Cathy Merolle says there is due cause. She ponders whether a digital watermark can truly be imperceptible to the reader's eye. And she wonders whether a typical reader's habits will support further adoption. "It presupposes that a reader will read a magazine in front of a computer. When I read, I'm out on the deck or when I get home and have a glass of wine," she professes. "Plus, I can't see asking the subscribers to buy a camera, and I'm sure it isn't cheap for a magazine to foot the bill, either. And how do you measure the cost effectiveness? How many hits do you have to generate to justify whether or not it's worth it? I am, however, interested in the editorial applications. Getting people to our Web sites would be beneficial."
Nadia Maudsley concurs with Merolle's assessment that having the publisher shell out the bucks to provide its subscribers with reading devices may be too cost prohibitive. "At PC World, I'm not sure that we could be on the forefront [of embracing these technologies] if we had to spend any money on it. We're revenue driven to the nth degree. Anything we do must add revenue to the revenue stream."
Jerry D'Elia, vice president/director of printing and transportation services, Hearst Magazines, has first-hand experience with digital watermarking. One Hearst title, Popular Mechanics, is running Digimarc-embellished ads, and D'Elia has learned several lessons from the experience: "It works better on PCs than Macs. Its success will depend on camera calibrations. Depending on the camera, you may read the image on one camera, but not on another. The surrounding light source can also impact if the camera picks up the image, and paper stocks do matter. Using this for a cover 2/page 3 crossover with two different stocks could be problematic."
Recognizing traditional dynamics between publisher and advertiser-publishers must keep their customers happy in order to thrive-O'Callaghan points out that while there still may be some production concerns surrounding these electronic bridges between print and the Web, it may behoove publishers to consider the value-add for the advertiser. "The technologies do provide advertisers with an exact measurement of a print ad's performance.

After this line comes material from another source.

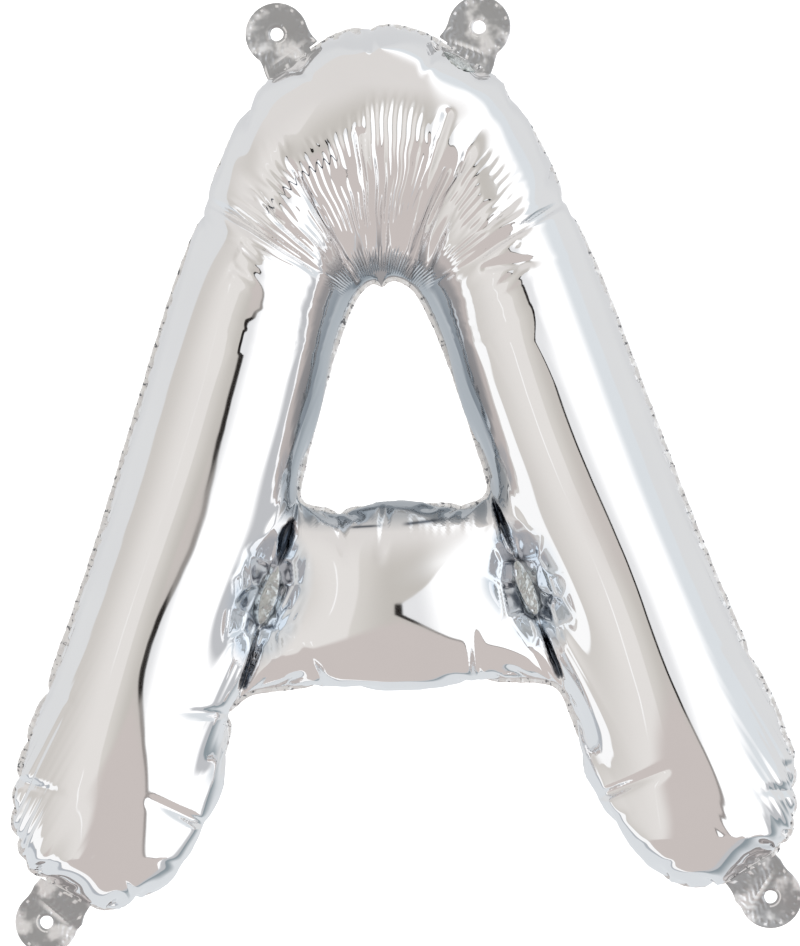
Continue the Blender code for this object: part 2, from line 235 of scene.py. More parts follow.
def by_weld(x, z, side):
    """How far across and along the left or right weld (side -1 or 1) each place lies from its middle."""
    turn, right, up = math.radians(side * WELD_TILT), x - side * WELD_X, z - WELD_Z
    return right * math.cos(turn) + up * math.sin(turn), up * math.cos(turn) - right * math.sin(turn)


def pairs(rows):
    """The lattice's edges as six pairs of views into an array (..., rows, columns). No point is twice in one
    pair, so all the edges of a pair can be worked on at once. Odd rows stand half a step to the right of even
    ones."""
    return (
        (rows[..., :, 0:-1:2], rows[..., :, 1::2]),
        (rows[..., :, 1:-1:2], rows[..., :, 2::2]),
        (rows[..., 0:-1:2, :], rows[..., 1::2, :]),
        (rows[..., 0:-1:2, 1:], rows[..., 1::2, :-1]),
        (rows[..., 1:-1:2, :-1], rows[..., 2::2, 1:]),
        (rows[..., 1:-1:2, :], rows[..., 2::2, :]),
    )


def summed(values, shares, directions=range(6)):
    """At each point, the sum of the values at the points that it is joined to, times their edges' shares.
    Directions are the numbers of the pairs that count."""
    total = np.zeros_like(values)
    ends, sums = pairs(values), pairs(total)
    for number in directions:
        (a, b), (sum_a, sum_b) = ends[number], sums[number]
        sum_a += b * shares[number]
        sum_b += a * shares[number]
    return total


class Cut:
    """The flat cut of one film as a lattice of near equal triangles, its edge points drawn onto its line."""

    def __init__(self, spacing, edges, spots, coarse=None):
        self.spacing = spacing
        self.edges = edges
        reach = max(edge[1].max() for edge in edges)
        self.low = edges[0][0].min(axis=0) - reach - 2 * spacing
        size = edges[0][0].max(axis=0) + reach + 2 * spacing - self.low
        rows = int(size[1] / (spacing * ROW)) // 2 * 2 + 2
        columns = int(size[0] / spacing) + 2
        row, column = np.mgrid[0:rows, 0:columns]
        points = np.stack([column + 0.5 * (row % 2), row * ROW], axis=-1).reshape(-1, 2) * spacing + self.low
        past, aim = np.full(len(points), -1e9), points.copy()
        close = np.arange(len(points))
        if coarse:
            past = coarse.past[coarse.nearest_point(points)]
            close = np.flatnonzero(np.abs(past) < 2.5 * coarse.spacing)
            past[close] = -1e9
        line = points.copy()
        for edge in edges:
            by, foot, beside = past_cut(points[close], *edge)
            further = by > past[close]
            past[close] = np.where(further, by, past[close])
            aim[close] = np.where(further[:, None], foot, aim[close])
            line[close] = np.where(further[:, None], beside, line[close])
        self.past = past
        snapped = np.abs(past) < 0.5 * spacing
        points = np.where(snapped[:, None], line, points)
        self.weld = np.zeros(len(points), bool)
        for spot in spots:
            by, foot, _ = past_cut(points, spot, np.zeros(len(spot)), 1)
            points = np.where((np.abs(by) < 0.5 * spacing)[:, None] & ~snapped[:, None], foot, points)
            self.weld |= by < 0.5 * spacing
        number = np.arange(len(points)).reshape(rows, columns)
        keep = (past < 0) | snapped
        triangles = self.all_triangles(number)
        triangles = triangles[keep[triangles].all(axis=1)]
        doubt = np.flatnonzero(snapped[triangles].all(axis=1))
        middle = points[triangles[doubt]].mean(axis=1)
        over = np.max([past_cut(middle, *edge)[0] for edge in edges], axis=0)
        good = np.ones(len(triangles), bool)
        good[doubt] = over < 0
        corner = points[triangles]
        side_a, side_b = corner[:, 1] - corner[:, 0], corner[:, 2] - corner[:, 0]
        thin = side_a[:, 0] * side_b[:, 1] - side_a[:, 1] * side_b[:, 0] < 0.1 * spacing**2
        good &= ~(thin & snapped[triangles].any(axis=1))
        triangles = triangles[good]
        shared = np.bincount(triangles.ravel(), minlength=len(points))
        self.triangles = triangles[(shared[triangles] > 1).all(axis=1)]
        numbers, rim = edges_of(self.triangles)
        used, seam = np.zeros(len(points), bool), np.zeros(len(points), bool)
        used[self.triangles.ravel()] = True
        seam[rim.ravel()] = True
        shape = (rows, columns)
        self.used, self.seam = used.reshape(shape), seam.reshape(shape)
        self.weld = (self.weld & used).reshape(shape) & ~self.seam
        self.flat = points.T.reshape(2, *shape).copy()
        self.aim = np.where(self.seam, aim.T.reshape(2, *shape), self.flat)
        self.joined = [np.isin(edge_number(a, b), numbers) for a, b in pairs(number)]
        self.count = self.gather(np.ones((1, *shape)))[0]
        still = ~self.used | self.seam | snapped.reshape(shape) | self.weld
        for _ in range(10):
            mean = self.gather(self.flat) / np.maximum(self.count, 1)
            self.flat += np.where(still, 0, 0.5 * (mean - self.flat))

    def all_triangles(self, number):
        """The corner numbers of every triangle of the lattice, anticlockwise."""
        even, odd, over, above = number[0:-1:2], number[1:-1:2], number[1::2], number[2::2]
        corners = (
            (even[:, :-1], even[:, 1:], over[:, :-1]),
            (even[:, 1:], over[:, 1:], over[:, :-1]),
            (odd[:, :-1], above[:, 1:], above[:, :-1]),
            (odd[:, :-1], odd[:, 1:], above[:, 1:]),
        )
        return np.concatenate([np.stack([c.ravel() for c in three], axis=1) for three in corners])

    def nearest_point(self, points):
        """The number of the lattice point by each place: nearest row, then nearest column in that row."""
        rows, columns = self.used.shape
        row = np.clip(np.round((points[:, 1] - self.low[1]) / (self.spacing * ROW)), 0, rows - 1).astype(int)
        column = np.round((points[:, 0] - self.low[0]) / self.spacing - 0.5 * (row % 2))
        return row * columns + np.clip(column, 0, columns - 1).astype(int)

    def gather(self, values):
        """At each point, the sum of the values at the points that it is joined to."""
        return summed(values, self.joined)

    def between(self, values, source=0.0, rounds=400):
        """Fills the film from its seam and welds: each point becomes its neighbours' mean, plus a source."""
        free = self.used & ~self.seam & ~self.weld
        lift = source * self.spacing**2 / 4
        for _ in range(rounds):
            values = np.where(free, self.gather(values) / np.maximum(self.count, 1) + lift, values)
        return values

    def eased(self, places, shifts, width):
        """A smooth shift of the whole film: at its seam and welds a bell-shaped mean of the given shifts."""
        field = np.zeros_like(self.flat)
        edge = self.seam | self.weld
        at = self.aim[:, edge].T
        mean = np.empty_like(at)
        for block in np.array_split(np.arange(len(at)), len(at) // 500 + 1):
            weight = np.exp(-((at[block, None] - places) ** 2).sum(axis=2) / (2 * width**2)) + 1e-12
            mean[block] = weight @ shifts / weight.sum(axis=1)[:, None]
        field[:, edge] = mean.T
        return self.between(field)

    def read(self, values, finer):
        """The values at the points of a finer cut: near points' straight-line guesses, nearest first."""
        count, (rows, columns) = len(values), self.used.shape
        square = np.zeros((3, rows, columns))
        slope = np.zeros((count, 2, rows, columns))
        for (a, b), (value_a, value_b), joined, sums, slopes in zip(
            pairs(self.flat), pairs(values), self.joined, pairs(square), pairs(slope)
        ):
            run, rise = (b - a) * joined, (value_b - value_a) * joined
            for side in (0, 1):
                sums[side][...] += np.stack([run[0] ** 2, run[0] * run[1], run[1] ** 2])
                slopes[side][...] += rise[:, None] * run[None]
        xx, xz, zz = square
        area = xx * zz - xz**2 + 1e-9
        by_x, by_z = slope[:, 0], slope[:, 1]
        slope = np.stack([by_x * zz - by_z * xz, by_z * xx - by_x * xz], axis=1) / area
        place = finer.flat[:, finer.used]
        base = np.floor((place[1] - self.low[1]) / (self.spacing * ROW)).astype(int)
        total, weights = np.zeros((count, place.shape[1])), np.zeros(place.shape[1])
        for row_step in (-1, 0, 1, 2):
            row = np.clip(base + row_step, 0, rows - 1)
            first = np.floor((place[0] - self.low[0]) / self.spacing - 0.5 * (row % 2)).astype(int)
            for column_step in (-1, 0, 1, 2):
                column = np.clip(first + column_step, 0, columns - 1)
                away = place - self.flat[:, row, column]
                near = np.sqrt((away**2).sum(axis=0)) / self.spacing
                weight = np.clip(1.6 - near, 0, None) ** 3 + 1e-7 / (1 + near) ** 4
                weight = np.where(self.used[row, column], weight, 0)
                guess = slope[:, 0, row, column] * away[0] + slope[:, 1, row, column] * away[1]
                total += weight * (values[:, row, column] + guess)
                weights += weight
        found = np.zeros((count, *finer.used.shape))
        found[:, finer.used] = total / np.maximum(weights, 1e-12)
        return found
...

But do we want that to be known," he asks.
Ira Finkelstein suggests that publishers have to keep this value-added service in perspective: "Verifying readership doesn't guarantee a sale. Hits don't always equal sales."
Bob Morello agrees that it's important to establish goals before adopting any new technology. "If you're going to start goofing around with an image, you've got to have a good reason. And what's that? To get [a reader] to a Web site? I don't know. To me, it doesn't seem that the end justifies the means.
"The question I ask," Morello adds, "is how print can remain relevant in the Internet realm? I've see a lot of Internet companies and departments within agencies come and go. A lot of these operations get snowed by some of the techno babble. They get so caught up in the concept, that they really have a hard time with the deliverables. One of the values of print production is that we've sort of gotten it down by now."